契約の一件はとりあえずのけりがついた。ウェルカムムードで迎えられてなかなかの仕上がりなんだといっていいとおもう。だけど胸に支えがあって、釈然としというかむしろ憮然とした気分なのは概ねボクの側の思想の問題なんだな、きっと。

強いてちゃんとした格好で雇われることを否定して、苦手で気分の良くない交渉を重ね続けてるんだけどその意味意義は何なんだろうかということを既に忘れかけてる。意味は一体全体どこにあるか、というか意味はあるのか。なんかヤキモキしたときのようなジクジクした気持ちになる。酒でも煽って、理解を反転させて、おめでとうかなんかいって流しちゃえばいっそ楽なのかもしれないけど、そういうのが最もダメなパターンな気がするので、それもせず。

ところでなにと格闘してるんだっけ、と思うにつけ、不明。いや本当は判ってるけど、かなり忘れ気味。選んでるようでいて選んでるわけではなく、とどのつまりは、そういう風にしか生きていかれないからそうせざるを得ないだけであって、それは例の根治の難しい病気とは仲良く付き合ってゆく的なのとだいいたい同じモデルで、自分のできないことと付き合って過ごしてるだけなんだな、これはきっと。そんなことは判ってる。

自由でないとダメだから自由を選ぶ他ないんだけど、選んでみるとそこは決して楽なわけでも安心なわけでもなく。無論当の本人だからそんなことは百も千も承知だけど、そういう風にしかやれない、どんなに一所懸命底を攫ってみてもただひたすらそれだけなわけで。
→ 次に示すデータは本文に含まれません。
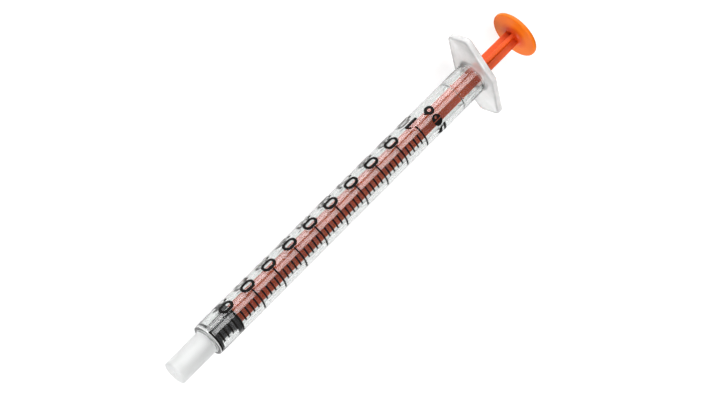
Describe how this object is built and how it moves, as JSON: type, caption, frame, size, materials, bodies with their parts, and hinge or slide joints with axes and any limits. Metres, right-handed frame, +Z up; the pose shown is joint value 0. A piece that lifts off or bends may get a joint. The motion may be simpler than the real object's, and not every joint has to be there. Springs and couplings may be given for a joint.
{
  "type": "oral syringe",
  "caption": "Oral medicine syringe: clear graduated barrel with slip nozzle and finger flange, cruciform plunger rod with thumb disc, and a rubber piston.",
  "frame": {"origin": "under the middle of the whole length, on the surface the syringe lies on", "axes": "+X from the nozzle to the thumb disc, +Z up with the scale facing up, +Y toward the side the numerals run to"},
  "size_m": [0.0952, 0.0188, 0.0102],
  "materials": {
    "clear_polypropylene": "gloss",
    "black_rubber": "matte",
    "orange_plastic": "satin",
    "black_ink": "matte"
  },
  "bodies": {
    "barrel": {"barrel": "clear_polypropylene", "scale_major_lines": "black_ink", "scale_minor_lines": "black_ink", "scale_numerals": "black_ink", "printed_mark": "black_ink"},
    "piston": {"piston": "black_rubber"},
    "plunger_rod": {"plunger_rod": "orange_plastic"}
  },
  "joints": [
    {"name": "plunger_slide", "type": "slide", "parent": "barrel", "child": "piston", "axis": [1, 0, 0], "range_m": [0, 0.0606]},
    {"name": "plunger_twist", "type": "hinge", "parent": "piston", "child": "plunger_rod", "pos_m": [0, 0, 0.00508], "axis": [1, 0, 0], "continuous": true}
  ]
}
実情なんてもんはそんなシンプルなとこなんだけどたまにそういった内訳も知らない他所の人から、自由をか、費用をか、うらやましがられることもあるけどそれは誤解なわけであって、会社員勤めを真っ当に貫くことができる器を備えて生まれ、生きていかれるアナタこそが幸せ者ですと申し添えたくなる。強いて言うことはまずないけど。

そうでなくとも。ただ食ってくだけでも大変なご時世らしい。大勢の人が不遇に下を向いてこらえてやり過ごしているような話も聞く。食ってゆき、それでなおかつ好きなやり方で生きてくなんてのはそうそう楽なことでないってわけだろうし、安心なこともなんにもない。それでもどうしても曲がれない局所がそこなんだから、しようがない。しようがないといえ身勝手な話であることは間違いないわけだら、自分がどうのこうのというのは言っちゃいけないこととするにして、それより以前にこのことに付き添ってくれてる人間に本心で感謝しなくては人でなしもいいとこ。いろいろあれこれありがとう。

てなわけで、ちょっとは胸が空いたから、自由に納税しにいきます。